Great article from the Atlanta newspaper this morning on an erroneous dispatch from 911 that lead to a death:
It took the death of Darlene Dukes for a 911 operator to finally lose her job in Fulton County.
Gina Conteh survived nearly 12 years handling emergency calls despite a personnel record that includes fights with co-workers, chronic tardiness, insubordination, repeated sleeping on the job and numerous mistakes routing emergency calls.”
She was fired last week after a mistake that delayed an ambulance for nearly an hour to a Johns Creek woman who died.
Dukes died on Aug. 2 from a blood clot in her lung. Conteh first sent help to southwest Atlanta rather than north Fulton. It took 25 minutes before another dispatcher realized the were looking in the wrong place.

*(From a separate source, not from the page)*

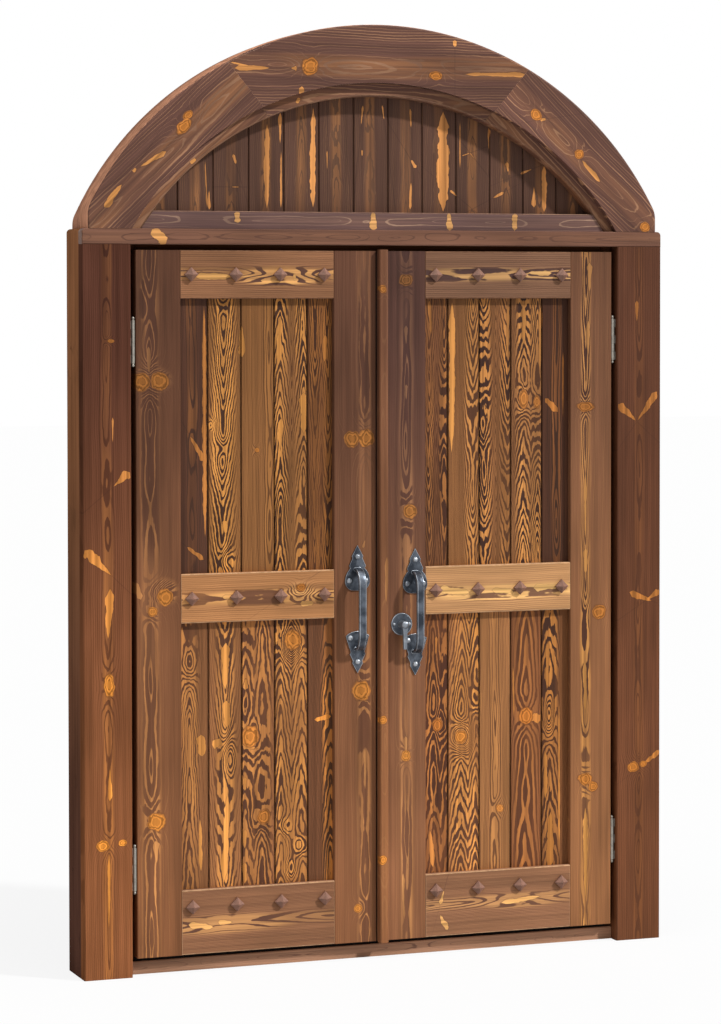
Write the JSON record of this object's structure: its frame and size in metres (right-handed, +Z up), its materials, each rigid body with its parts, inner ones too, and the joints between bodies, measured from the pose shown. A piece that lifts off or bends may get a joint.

It took another 20 minutes before Fulton officials realized they had dispatched fire and police but not ambulance, which then did not arrive until about 2 p.m.
Fulton’s inability to get rid of Conteh before the death of Darlene Dukes underscores a frequent criticism for a county often called inept, inefficient and filled with sloppy employees who don’t care and can’t be fired no matter what their transgressions.
Rob Simms, the chief of staff to former Commission Chairman Mike Kenn, said poor employees routinely got in the way of doing business and getting rid of them was “impossible.”
He pointed to Sheriff Myron Freeman’s inability to fire several deputies who were cited for errors that allowed a prisoner on trial to escape, bludgeon a deputy and then kill a judge, a court reporter, a deputy and a federal agent. Brian Nichols will go to trial for murder on Sept. 22
Six were later reinstated.
… Tom Andrews, who retired as county manager last year, said civil service protections that require documented progressive discipline and allows for a series of appeals are too protective of bad employees.
“We have fired people,” Andrews said. “It’s a long and tortuous process. Does it affect overall management? Certainly it does.”
State lawmakers must do something about this. People shouldn’t look at a government employment as a “job for life.” Unfortunately, it pretty much is.